Frequently asked questions

Do I need to be an expert skier to go heliskiing?

No, but you do need to be a confident, strong intermediate to expert. If you can ski or ride any groomed run comfortably and are happy in variable off-piste snow, you have the foundation. Heliskiing is not suitable for absolute beginners, but you do not need to be a professional. On the Troll Peninsula, guides tailor terrain to the group, choosing wide, forgiving faces or steeper lines to match ability.

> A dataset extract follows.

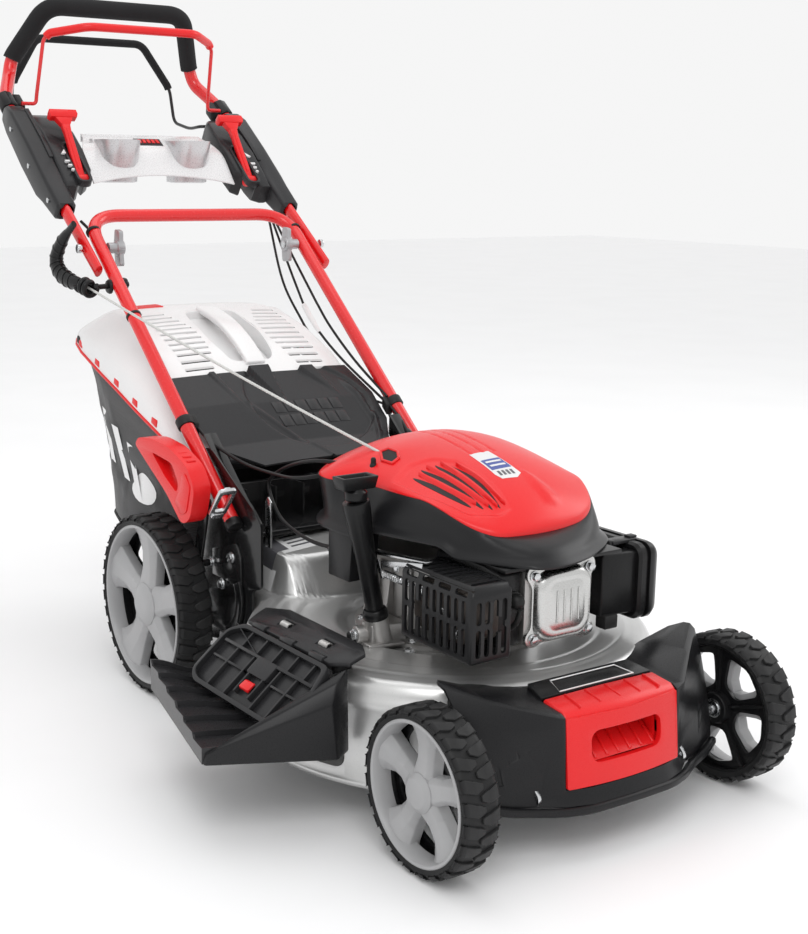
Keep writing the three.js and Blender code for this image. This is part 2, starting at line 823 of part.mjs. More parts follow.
// The covers clamp round the upper tubes and hold the levers' slots.
function addCovers() {
  const plan = [
    [-26, 12],
    [230, 24],
    [262, 16],
    [268, -16],
    [60, -34],
    [-10, -20],
  ];
  const innerPlan = plan.map(([u, v]) => [Math.max(u, 30), v]);
  const shell = join(onSlope(plateX(plan, 204, 240)), onSlope(plateX(innerPlan, 142, 206)));
  const start = [UPPER.half, 958, 636];
  const end = [UPPER.half, 1346, 916.7];
  const tubeBore = rod(start, end, UPPER.radius + 0.6, 12);
  const leverSlot = onSlope(box(150, 186, 37, 130, -60, 60));
  const cover = geometryOf(carve(shell, tubeBore, leverSlot));
  addPart("left_cover", cover, moulded(GRAPHITE));
  addPart("right_cover", flipX(cover), moulded(GRAPHITE));
}

// The console spans between the covers and holds two cups.
const CUP = { x: 70, y: 1192, floor: 780, rim: 838, bore: 28.5, radius: 31 };
function addConsole() {
  const panel = [
    [44, -8],
    [60, 6],
    [110, 22],
    [160, 14],
    [160, 8],
    [110, 15],
    [62, 0],
    [48, -12],
  ];
  const { x, y, floor, rim, bore, radius } = CUP;
  const wells = [-x, x].map((cx) => rod([cx, y, floor - 4], [cx, y, rim], radius, 16));
  const hollows = [-x, x].map((cx) => rod([cx, y, floor], [cx, y, rim + 42], bore, 16));
  const skin = onSlope(plateX(panel, -141.5, 141.5));
  addPart("console", carve(join(skin, ...wells), ...hollows), painted(WHITE));
}

const CONTROL = { y: 1140, z: 781, lean: 34.6, reach: 134 };
function addLevers() {
  const { y, z, lean, reach } = CONTROL;
  for (const [name, side] of [
    ["throttle_lever", -1],
    ["speed_lever", 1],
  ]) {
    const x = 168 * side;
    const hub = rod([x - 12, 0, 0], [x + 12, 0, 0], 10, 14);
    const stem = box(x - 7, x + 7, -4, 4, 0, reach - 10);
    const bar = hull([
      ...[-1, 1].flatMap((s) => [
        [x + s * 22, -6, reach - 12],
        [x + s * 22, 6, reach - 12],
        [x + s * 26, -9, reach + 8],
        [x + s * 26, 9, reach + 8],
      ]),
    ]);
    const lever = geometryOf(join(hub, stem, bar));
    lever.rotateX(-lean * THREE.MathUtils.DEG2RAD).translate(0, y, z);
    addPart(name, lever, painted(RED));
  }
}

// Wing knobs clamp the upper handle to the lower one.
function addKnobs() {
  for (const [name, side] of [
    ["right_knob", -1],
    ["left_knob", 1],
  ]) {
    const at = (x) => [side * x, UPPER.pivotY, UPPER.pivotZ];
    const stem = rod(at(185.4), at(168), 8, 12);
    const [x0, x1] = side > 0 ? [160, 172] : [-172, -160];
    const wing = plateX(
      [
        [-10, -30],
        [10, -30],
        [8, 0],
        [12, 30],
        [-8, 30],
        [-10, 0],
      ],
      x0,
      x1,
    ).translate(0, UPPER.pivotY, UPPER.pivotZ);
    addPart(name, join(stem, wing), metal(ALUMINIUM));
  }
}

// Folding loops beside the lower tubes' feet.
function addReleases() {
  for (const [name, side] of [
    ["right_release", -1],
    ["left_release", 1],
  ]) {
    const frame = carve(box(212, 240, -2.5, 2.5, 0, 58), box(218, 234, -4, 4, 8, 50));
    const turned = geometryOf(frame)
      .rotateX(HANDLE.angle * THREE.MathUtils.DEG2RAD)
      .translate(0, 556, 311);
    addPart(name, side > 0 ? turned : flipX(turned), metal(ALUMINIUM));
  }
}

// ---------------------------------------------------------------- starter rope and cables
const GRIP_HOLD = [-249.5, 971.6, 617.9];
const between = (a, b, t) => a.map((v, i) => v + (b[i] - v) * t);

function addStarter() {
  const bracket = rod([-232, 946, 612], [-212.8, 944, 612], 7, 10);
  const eye = rod([-241, 935, 607.2], [-247, 961, 614.8], 12, 14);
  const bore = rod([-236, 913, 600.9], [-252, 983, 621.1], 4.5, 10);
  addPart("rope_guide", join(bracket, carve(solidOf(eye), bore)), moulded(BLACK));
  const hook = [
    GRIP_HOLD,
    [-254, 1008, 622],
    [-256, 1052, 640],
    [-252, 1040, 676],
    [-250, 985, 712],
  ];
  addPart("starter_grip", tube(hook, 11, { bend: 26, steps: 3, sides: 8 }), moulded(BLACK));
  const ends = [between(ROPE_EXIT, ROPE_GUIDE, 0.015), between(ROPE_GUIDE, GRIP_HOLD, 0.9)];
  addPart("starter_rope", tube(ends, 2.2, { sides: 8 }), moulded(WHITE));
}

// Bowden cables down the handle to the engine.
const THROTTLE_ROUTE = [
  [-192, 1088, 706],
  [-180, 1060, 691],
  [-179, 1000, 646],
  [-179, 706, 424],
  [-179, 668, 400],
  [-168, 636, 394],
  [-162, 560, 372],
  [-158, 436, 380],
  [-130, 400, 394],
];
const CONTROL_ROUTE = [
  [192, 1088, 706],
  [180, 1060, 691],
  [179, 1000, 646],
  [179, 706, 424],
  [179, 668, 400],
  [168, 636, 394],
  [166, 560, 372],
  [163, 470, 345],
  [166, 425, 330],
];
function addCables() {
  const lead = (route, radius) => tube(route, radius, { bend: 30, steps: 2, sides: 8 });
  addPart("throttle_cable", lead(THROTTLE_ROUTE, 2.6), moulded(BLACK));
  addPart("control_cable", lead(CONTROL_ROUTE, 2.6), moulded(BLACK));
}

// ---------------------------------------------------------------- flap and grass catcher
const FLAP_REAR = { y: 812, z: 478 };
function addRearFlap() {
  const lift = 6;
  const top = [
    [-166, FLAP_REAR.y, FLAP_REAR.z],
    [166, FLAP_REAR.y, FLAP_REAR.z],
    [176, 742, 440],
    [167, FLAP_HINGE.y + 14, FLAP_HINGE.z + 12],
    [110, 612, 366],
    [-110, 612, 366],
    [-167, FLAP_HINGE.y + 14, FLAP_HINGE.z + 12],
    [-176, 742, 440],
  ];
  const panel = hull([...top, ...top.map(([x, y, z]) => [x, y, z - lift])]);
  const barrel = rod([-160, FLAP_HINGE.y, FLAP_HINGE.z], [160, FLAP_HINGE.y, FLAP_HINGE.z], 6, 12);
  addPart("rear_flap", join(panel, barrel), moulded(GRAPHITE));
}

const lidTop = (w) => [
  [-150 + w, 700, 388 - w],
  [150 - w, 700, 388 - w],
  [-160 + w, 806, 466 - w],
  [160 - w, 806, 466 - w],
  [-168 + w, 860, 505 - w],
  [168 - w, 860, 505 - w],
  [-155 + w, 1010, 562 - w],
  [155 - w, 1010, 562 - w],
  [-148 + w, 1112, 560 - w],
  [148 - w, 1112, 560 - w],
];
const lidRim = (w) =>
  [-1, 1].flatMap((s) => [
    [s * (196 - w), 690, 356],
    [s * (205 - w), 790, 393],
    [s * (205 - w), 1090 - w, 494],
    [s * (188 - w), 1132 - w, 506],
  ]);
function addCatcherLid() {
  const shell = hull([...lidTop(0), ...lidRim(0)]);
  const rimInside = lidRim(4).map(([x, y, z]) => [x, y, z - 12]);
  const inside = hull([...lidTop(4), ...rimInside, [0, 660, 330]]);
  const mouth = box(-150, 150, 660, 702, 300, 380);
  addPart("catcher_lid", carve(solidOf(shell), inside, mouth), painted(WHITE));
}

// The bag hangs from the lid's rim; w moves its skin inward and rise lifts its open top.
const bagPoints = (w, rise) =>
  [-1, 1].flatMap((s) => [
    [s * (194 - w), 692 + w, 352 + rise],
    [s * (202 - w), 790, 389 + rise],
    [s * (202 - w), 1088 - w, 490 + rise],
    [s * (185 - w), 1128 - w, 501 + rise],
    [s * (176 - w), 715 + w, 186 + w],
    [s * (196 - w), 800, 196 + w],
    [s * (194 - w), 1010 - w, 214 + w],
    [s * (170 - w), 1044 - w, 226 + w],
  ]);
function addCatcherBag() {
  const wall = 4;
  const feed = box(-160, 160, 660, 740, 200, 345);
  const roof = hull(
    lidRim(-20).flatMap(([x, y, z]) => [
      [x, y, z - GAP],
      [x, y, z + 60],
    ]),
  );
  const skin = solidOf(hull(bagPoints(0, 0)));
  const bag = carve(skin, hull(bagPoints(wall, 12)), feed, roof);
  addPart("catcher_bag", bag, moulded(BLACK));
}

addWheel("front_right", -1, FRONT_WHEEL);
addWheel("front_left", 1, FRONT_WHEEL);
addWheel("rear_right", -1, REAR_WHEEL);
addWheel("rear_left", 1, REAR_WHEEL);
addHeightAdjuster();
addHeightLever();
addDeck();
addBumper();
addRearFrame();
addSideChute();
addSideFlap();
addEngineBlock();
addShrouds();
addExhaust();
addAirAndFuel();
addOilFiller();
addCrankshaft();
addBlade();
addStarterPulley();
addRearDrive();
addLowerHandle();
addUpperHandle();
addBails();
addCovers();
addConsole();
addLevers();
addKnobs();
addReleases();
addStarter();
addCables();
addRearFlap();
addCatcherLid();
addCatcherBag();

export default mower;
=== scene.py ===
"""Looks of the walk-behind petrol lawn mower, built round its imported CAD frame.

Shapes are written in the machine's design frame: millimetres, x = 0 the middle plane,
y = 0 the front wheel centres, z = 0 the ground. -Y is the front and -X the operator's right.
"""
import math

import bmesh
import bpy
from mathutils import Matrix, Vector, noise
from mathutils.geometry import tessellate_polygon


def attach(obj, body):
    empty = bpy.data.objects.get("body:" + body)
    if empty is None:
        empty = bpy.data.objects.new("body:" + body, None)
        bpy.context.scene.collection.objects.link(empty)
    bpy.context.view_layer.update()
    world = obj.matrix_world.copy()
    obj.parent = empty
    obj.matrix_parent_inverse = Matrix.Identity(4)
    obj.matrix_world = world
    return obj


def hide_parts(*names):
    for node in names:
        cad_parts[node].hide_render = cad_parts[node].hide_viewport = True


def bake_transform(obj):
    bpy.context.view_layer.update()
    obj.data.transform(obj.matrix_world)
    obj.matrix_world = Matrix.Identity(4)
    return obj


ORIGIN = Vector((-79.5, 687.5, 0))

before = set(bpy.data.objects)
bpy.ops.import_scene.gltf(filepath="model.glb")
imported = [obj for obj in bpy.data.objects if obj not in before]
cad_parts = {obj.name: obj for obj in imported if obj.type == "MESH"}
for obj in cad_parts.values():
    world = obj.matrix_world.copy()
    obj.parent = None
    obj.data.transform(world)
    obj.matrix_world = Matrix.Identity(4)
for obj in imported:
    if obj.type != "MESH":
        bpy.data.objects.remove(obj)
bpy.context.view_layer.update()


def row(x, y, z):
    """A design point in the row frame's metres."""
    return (Vector((x, y, z)) - ORIGIN) / 1000


# ------------------------------------------------------------------ shapes
class Shape:
    """Vertices in design millimetres and the faces over them."""

    def __init__(self, verts=(), faces=()):
        self.v = [Vector(p) for p in verts]
        self.f = [tuple(f) for f in faces]

    def add(self, *others):
        for other in others:
            start = len(self.v)
            self.v += [p.copy() for p in other.v]
            self.f += [tuple(i + start for i in f) for f in other.f]
        return self

    def copy(self):
        return Shape(self.v, self.f)

    def moved(self, x=0, y=0, z=0):
        return Shape([p + Vector((x, y, z)) for p in self.v], self.f)

    def turned(self, axis, degrees, about=(0, 0, 0)):
        turn = Matrix.Rotation(math.radians(degrees), 3, axis)
        c = Vector(about)
        return Shape([turn @ (p - c) + c for p in self.v], self.f)

    def mirrored(self):
        return Shape([(-p.x, p.y, p.z) for p in self.v], [f[::-1] for f in self.f])

    def both(self):
        return self.copy().add(self.mirrored())

    def warped(self, rule):
        return Shape([rule(p) for p in self.v], self.f)


def joined(shapes):
    return Shape().add(*shapes)


def handed(shape, sign):
    """The shape as written for the left, or its mirror image for the right."""
    return shape if sign > 0 else shape.mirrored()


def circle(u, v, radius, sides=16, start=0.0, sweep=2 * math.pi):
    steps = sides if sweep > 6.28 else sides + 1
    angles = [start + sweep * i / sides for i in range(steps)]
    return [(u + radius * math.cos(a), v + radius * math.sin(a)) for a in angles]


def slot_outline(u0, v0, u1, v1, radius, steps=4):
    """A rectangle with round corners."""
    r = min(radius, abs(u1 - u0) / 2, abs(v1 - v0) / 2)
    centres = [(u1 - r, v1 - r, 0), (u0 + r, v1 - r, 1), (u0 + r, v0 + r, 2), (u1 - r, v0 + r, 3)]
    points = []
    for cu, cv, quarter in centres:
        points += circle(cu, cv, r, steps, quarter * math.pi / 2, math.pi / 2)
    return points


def corner(before, at, after, radius, steps):
    """The curve that takes the place of one corner of a path."""
    back, ahead = before - at, after - at
    r = min(radius, back.length * 0.45, ahead.length * 0.45)
    a, b = at + back.normalized() * r, at + ahead.normalized() * r
    shares = [k / steps for k in range(steps + 1)]
    return [a.lerp(at, t).lerp(at.lerp(b, t), t) for t in shares]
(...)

How is heliskiing priced in Iceland?

Viking Heliskiing sells by guaranteed vertical feet rather than flight time, so weather delays or repositioning flights do not eat into your skiing. Packages run from roughly €3,490 to €82,990 across three, four and five-day weeks and shared, semi-private or private helicopter options. A typical day delivers 15,000 to 25,000 vertical feet across seven to fourteen runs.

What safety equipment is provided?

Every guest is issued a BCA avalanche transceiver, shovel, probe and airbag pack, and receives a full safety briefing before the first flight. Guides are IFMGA/UIAGM-certified, and pilots are Arctic-trained through SENNAIR flying the AS-350 B3 (Airbus H125). K2 freeride skis and boards are provided; guests bring their own boots and helmet.

What makes Iceland different from other heliski destinations?

The Troll Peninsula rises straight from the Arctic Ocean, so descents run sea-to-summit and finish at the coastline rather than in a treeline. The season runs March to mid-June, pairing early-season powder and Northern Lights with late-season spring corn and the midnight sun. Eleven mapped zones sit within short flying distance of the four-star Sigló Hótel on Siglufjörður harbour.